What is expected: Every record must be repeated exactly, with no omission.
═══ Data ═══
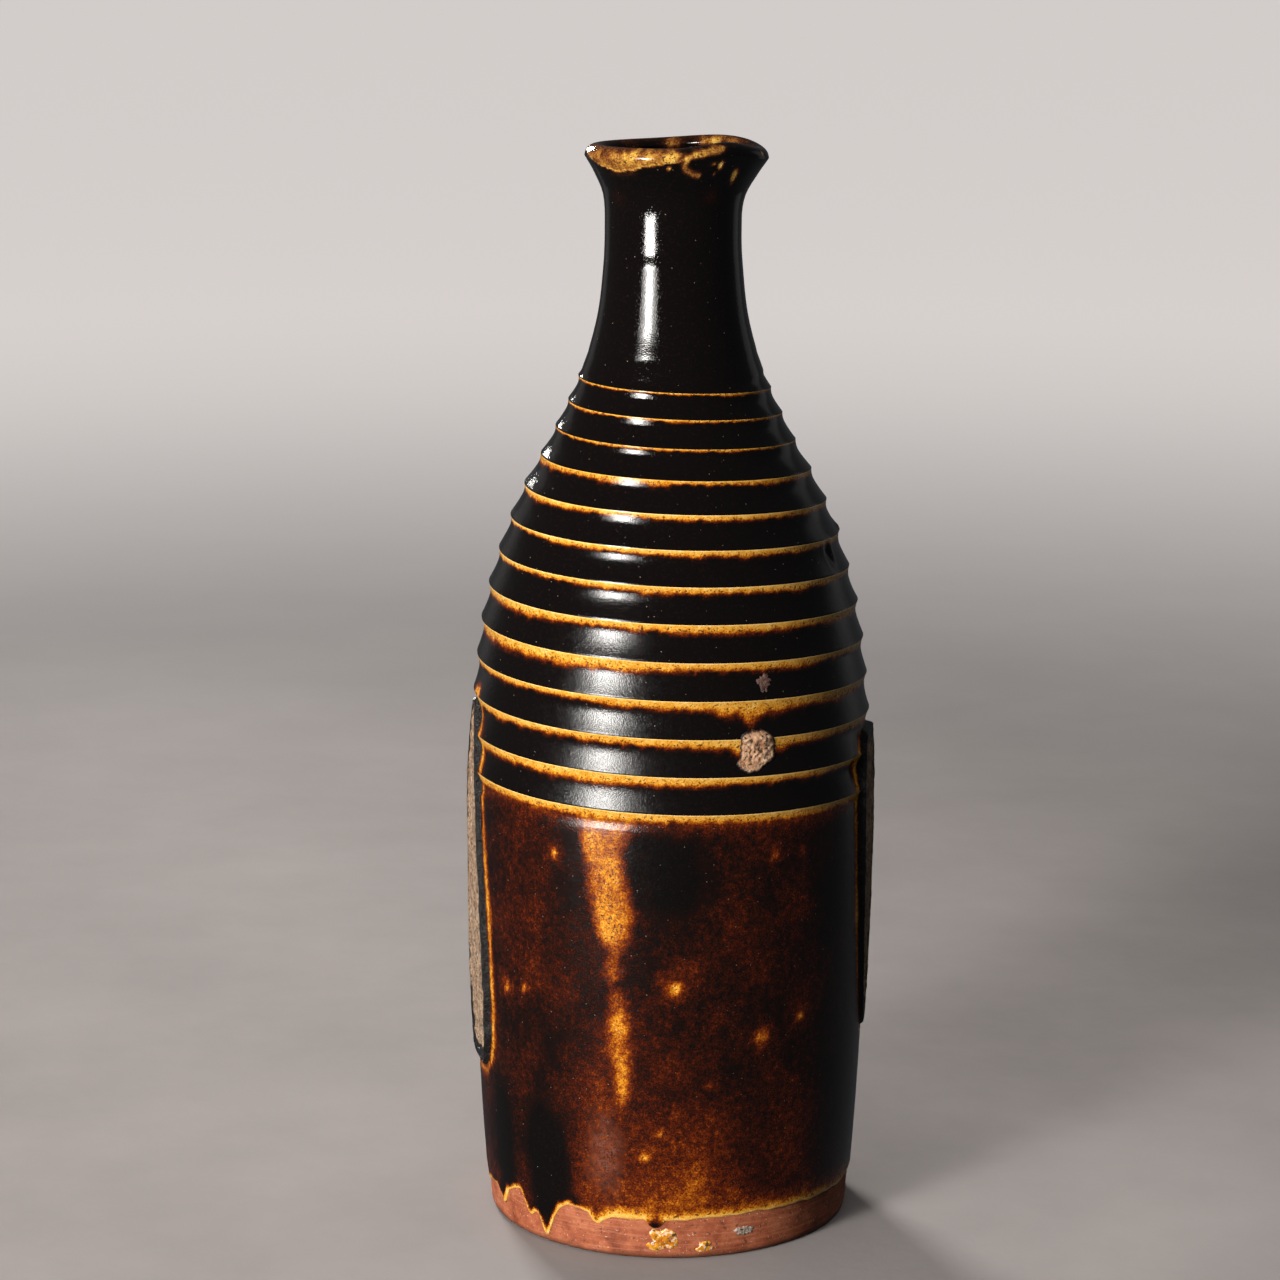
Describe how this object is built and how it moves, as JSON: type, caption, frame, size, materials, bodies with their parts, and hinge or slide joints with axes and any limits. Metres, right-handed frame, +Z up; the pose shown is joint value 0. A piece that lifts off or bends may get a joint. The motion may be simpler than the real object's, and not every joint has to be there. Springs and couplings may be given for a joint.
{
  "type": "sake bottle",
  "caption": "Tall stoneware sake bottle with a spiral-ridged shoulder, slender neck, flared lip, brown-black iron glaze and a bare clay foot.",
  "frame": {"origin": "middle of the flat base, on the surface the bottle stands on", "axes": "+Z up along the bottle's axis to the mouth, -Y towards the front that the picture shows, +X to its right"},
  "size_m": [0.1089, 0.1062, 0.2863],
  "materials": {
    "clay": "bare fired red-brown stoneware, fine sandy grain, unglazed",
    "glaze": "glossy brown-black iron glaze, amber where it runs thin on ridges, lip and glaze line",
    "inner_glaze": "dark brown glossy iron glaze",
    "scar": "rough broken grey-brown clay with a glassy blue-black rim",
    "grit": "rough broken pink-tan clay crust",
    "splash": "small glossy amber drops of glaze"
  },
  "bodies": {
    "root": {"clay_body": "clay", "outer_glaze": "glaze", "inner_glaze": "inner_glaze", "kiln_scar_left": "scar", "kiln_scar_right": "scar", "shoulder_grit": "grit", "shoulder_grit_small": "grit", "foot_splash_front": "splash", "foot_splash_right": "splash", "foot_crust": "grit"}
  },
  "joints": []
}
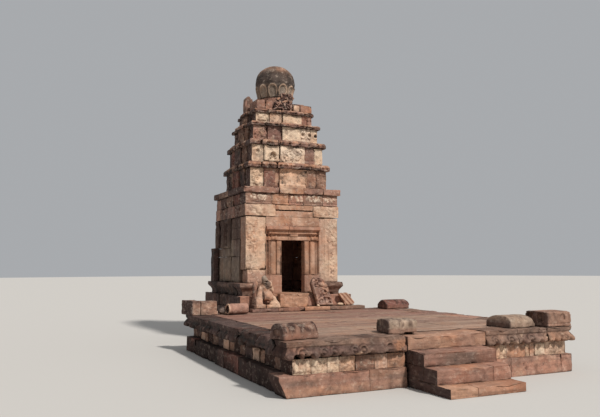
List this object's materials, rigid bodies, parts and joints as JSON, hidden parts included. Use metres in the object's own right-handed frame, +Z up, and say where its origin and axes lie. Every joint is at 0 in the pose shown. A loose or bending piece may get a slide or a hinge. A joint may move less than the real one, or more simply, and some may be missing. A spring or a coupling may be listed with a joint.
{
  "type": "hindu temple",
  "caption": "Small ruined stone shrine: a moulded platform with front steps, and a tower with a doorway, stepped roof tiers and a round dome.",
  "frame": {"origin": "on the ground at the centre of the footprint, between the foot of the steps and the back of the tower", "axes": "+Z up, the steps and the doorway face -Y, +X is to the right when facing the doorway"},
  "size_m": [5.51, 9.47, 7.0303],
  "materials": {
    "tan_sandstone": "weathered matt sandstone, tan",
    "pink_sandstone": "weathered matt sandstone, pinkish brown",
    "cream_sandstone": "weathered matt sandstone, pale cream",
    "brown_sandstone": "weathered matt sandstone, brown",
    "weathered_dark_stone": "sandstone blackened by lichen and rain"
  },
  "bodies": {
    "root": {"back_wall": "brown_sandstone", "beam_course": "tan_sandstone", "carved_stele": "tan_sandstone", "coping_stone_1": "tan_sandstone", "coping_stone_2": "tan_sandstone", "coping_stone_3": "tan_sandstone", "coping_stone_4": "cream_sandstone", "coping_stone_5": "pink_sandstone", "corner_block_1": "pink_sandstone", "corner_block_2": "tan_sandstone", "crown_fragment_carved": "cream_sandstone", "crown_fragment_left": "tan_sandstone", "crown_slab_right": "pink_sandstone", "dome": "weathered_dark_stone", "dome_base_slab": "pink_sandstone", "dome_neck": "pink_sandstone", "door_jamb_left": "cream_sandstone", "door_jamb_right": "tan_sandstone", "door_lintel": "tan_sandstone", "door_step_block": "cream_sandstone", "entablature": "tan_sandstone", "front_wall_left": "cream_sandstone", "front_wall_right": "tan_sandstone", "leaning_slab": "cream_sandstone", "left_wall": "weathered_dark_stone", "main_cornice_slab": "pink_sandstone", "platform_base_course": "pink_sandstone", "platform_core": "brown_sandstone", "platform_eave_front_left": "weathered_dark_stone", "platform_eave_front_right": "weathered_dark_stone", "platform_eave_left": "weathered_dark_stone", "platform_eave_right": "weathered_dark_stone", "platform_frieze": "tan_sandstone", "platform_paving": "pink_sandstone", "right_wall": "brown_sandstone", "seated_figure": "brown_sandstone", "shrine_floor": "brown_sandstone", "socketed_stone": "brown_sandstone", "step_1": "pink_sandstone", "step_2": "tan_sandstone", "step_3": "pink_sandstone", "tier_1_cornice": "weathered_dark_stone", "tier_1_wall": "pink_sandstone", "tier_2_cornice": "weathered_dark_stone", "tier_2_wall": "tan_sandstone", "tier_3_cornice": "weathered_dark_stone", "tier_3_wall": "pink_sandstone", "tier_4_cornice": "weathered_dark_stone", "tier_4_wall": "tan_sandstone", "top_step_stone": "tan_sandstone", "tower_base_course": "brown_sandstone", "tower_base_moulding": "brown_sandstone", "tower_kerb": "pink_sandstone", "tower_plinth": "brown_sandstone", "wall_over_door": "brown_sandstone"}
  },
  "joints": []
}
═══
Written solution:
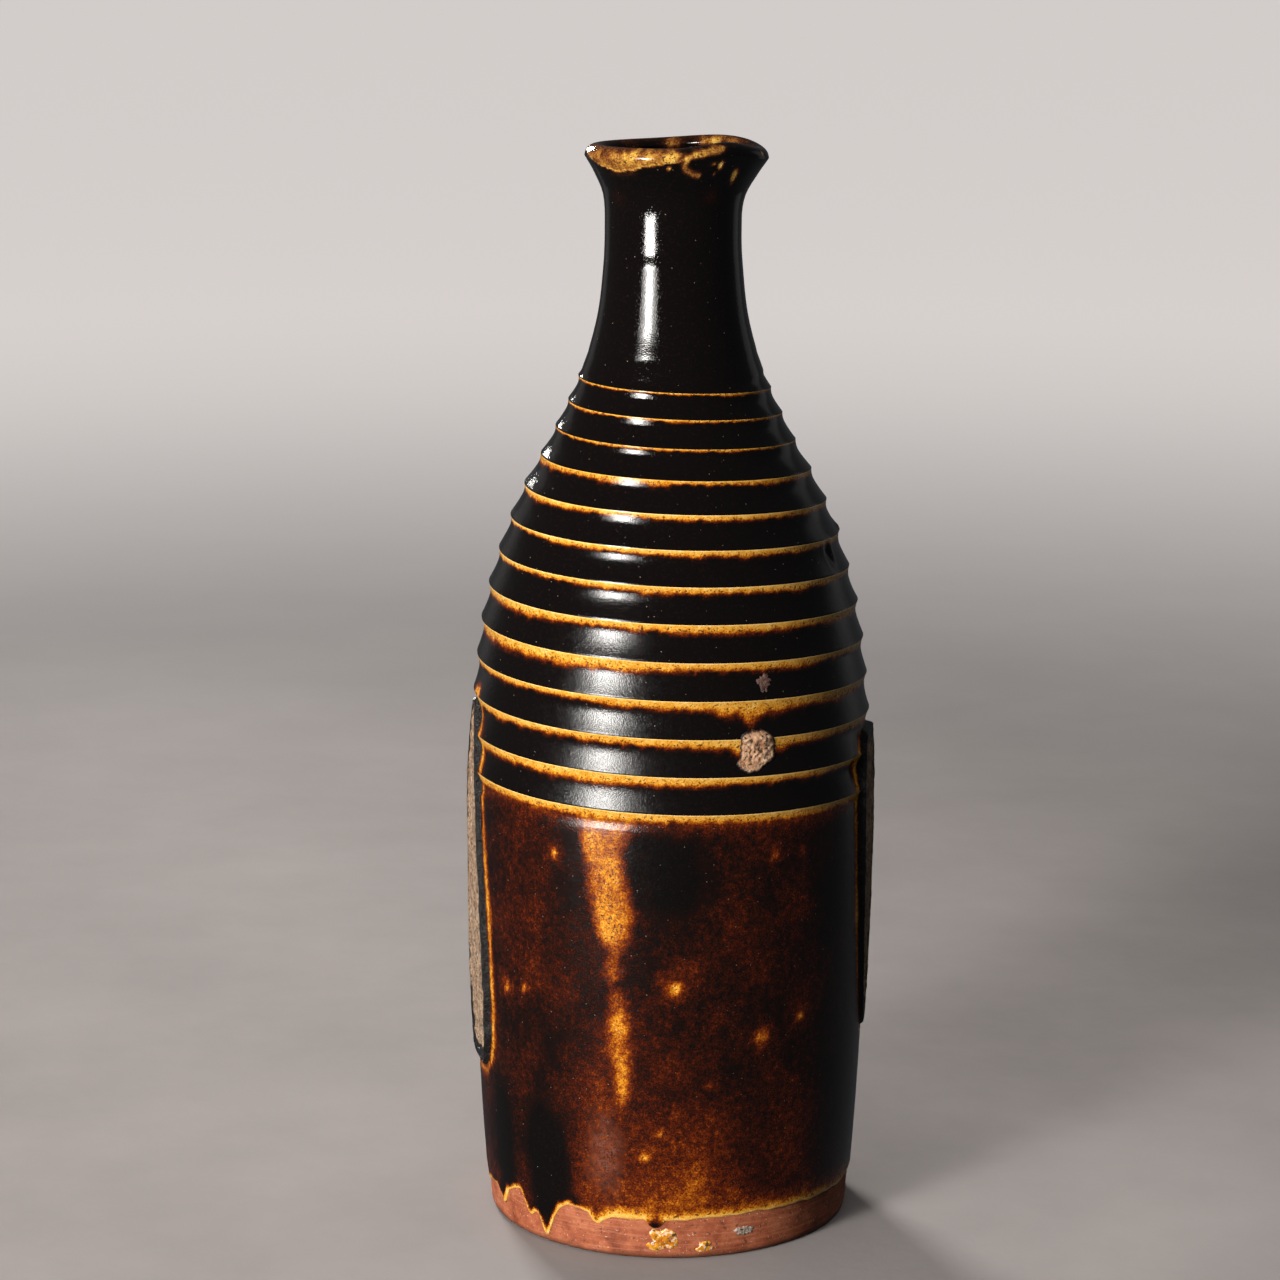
Describe how this object is built and how it moves, as JSON: type, caption, frame, size, materials, bodies with their parts, and hinge or slide joints with axes and any limits. Metres, right-handed frame, +Z up; the pose shown is joint value 0. A piece that lifts off or bends may get a joint. The motion may be simpler than the real object's, and not every joint has to be there. Springs and couplings may be given for a joint.
{
  "type": "sake bottle",
  "caption": "Tall stoneware sake bottle with a spiral-ridged shoulder, slender neck, flared lip, brown-black iron glaze and a bare clay foot.",
  "frame": {"origin": "middle of the flat base, on the surface the bottle stands on", "axes": "+Z up along the bottle's axis to the mouth, -Y towards the front that the picture shows, +X to its right"},
  "size_m": [0.1089, 0.1062, 0.2863],
  "materials": {
    "clay": "bare fired red-brown stoneware, fine sandy grain, unglazed",
    "glaze": "glossy brown-black iron glaze, amber where it runs thin on ridges, lip and glaze line",
    "inner_glaze": "dark brown glossy iron glaze",
    "scar": "rough broken grey-brown clay with a glassy blue-black rim",
    "grit": "rough broken pink-tan clay crust",
    "splash": "small glossy amber drops of glaze"
  },
  "bodies": {
    "root": {"clay_body": "clay", "outer_glaze": "glaze", "inner_glaze": "inner_glaze", "kiln_scar_left": "scar", "kiln_scar_right": "scar", "shoulder_grit": "grit", "shoulder_grit_small": "grit", "foot_splash_front": "splash", "foot_splash_right": "splash", "foot_crust": "grit"}
  },
  "joints": []
}
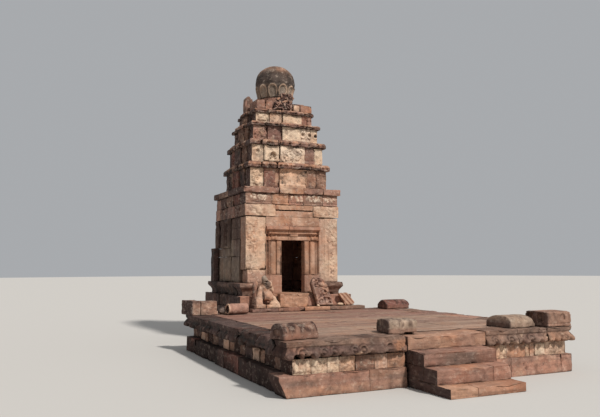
List this object's materials, rigid bodies, parts and joints as JSON, hidden parts included. Use metres in the object's own right-handed frame, +Z up, and say where its origin and axes lie. Every joint is at 0 in the pose shown. A loose or bending piece may get a slide or a hinge. A joint may move less than the real one, or more simply, and some may be missing. A spring or a coupling may be listed with a joint.
{
  "type": "hindu temple",
  "caption": "Small ruined stone shrine: a moulded platform with front steps, and a tower with a doorway, stepped roof tiers and a round dome.",
  "frame": {"origin": "on the ground at the centre of the footprint, between the foot of the steps and the back of the tower", "axes": "+Z up, the steps and the doorway face -Y, +X is to the right when facing the doorway"},
  "size_m": [5.51, 9.47, 7.0303],
  "materials": {
    "tan_sandstone": "weathered matt sandstone, tan",
    "pink_sandstone": "weathered matt sandstone, pinkish brown",
    "cream_sandstone": "weathered matt sandstone, pale cream",
    "brown_sandstone": "weathered matt sandstone, brown",
    "weathered_dark_stone": "sandstone blackened by lichen and rain"
  },
  "bodies": {
    "root": {"back_wall": "brown_sandstone", "beam_course": "tan_sandstone", "carved_stele": "tan_sandstone", "coping_stone_1": "tan_sandstone", "coping_stone_2": "tan_sandstone", "coping_stone_3": "tan_sandstone", "coping_stone_4": "cream_sandstone", "coping_stone_5": "pink_sandstone", "corner_block_1": "pink_sandstone", "corner_block_2": "tan_sandstone", "crown_fragment_carved": "cream_sandstone", "crown_fragment_left": "tan_sandstone", "crown_slab_right": "pink_sandstone", "dome": "weathered_dark_stone", "dome_base_slab": "pink_sandstone", "dome_neck": "pink_sandstone", "door_jamb_left": "cream_sandstone", "door_jamb_right": "tan_sandstone", "door_lintel": "tan_sandstone", "door_step_block": "cream_sandstone", "entablature": "tan_sandstone", "front_wall_left": "cream_sandstone", "front_wall_right": "tan_sandstone", "leaning_slab": "cream_sandstone", "left_wall": "weathered_dark_stone", "main_cornice_slab": "pink_sandstone", "platform_base_course": "pink_sandstone", "platform_core": "brown_sandstone", "platform_eave_front_left": "weathered_dark_stone", "platform_eave_front_right": "weathered_dark_stone", "platform_eave_left": "weathered_dark_stone", "platform_eave_right": "weathered_dark_stone", "platform_frieze": "tan_sandstone", "platform_paving": "pink_sandstone", "right_wall": "brown_sandstone", "seated_figure": "brown_sandstone", "shrine_floor": "brown_sandstone", "socketed_stone": "brown_sandstone", "step_1": "pink_sandstone", "step_2": "tan_sandstone", "step_3": "pink_sandstone", "tier_1_cornice": "weathered_dark_stone", "tier_1_wall": "pink_sandstone", "tier_2_cornice": "weathered_dark_stone", "tier_2_wall": "tan_sandstone", "tier_3_cornice": "weathered_dark_stone", "tier_3_wall": "pink_sandstone", "tier_4_cornice": "weathered_dark_stone", "tier_4_wall": "tan_sandstone", "top_step_stone": "tan_sandstone", "tower_base_course": "brown_sandstone", "tower_base_moulding": "brown_sandstone", "tower_kerb": "pink_sandstone", "tower_plinth": "brown_sandstone", "wall_over_door": "brown_sandstone"}
  },
  "joints": []
}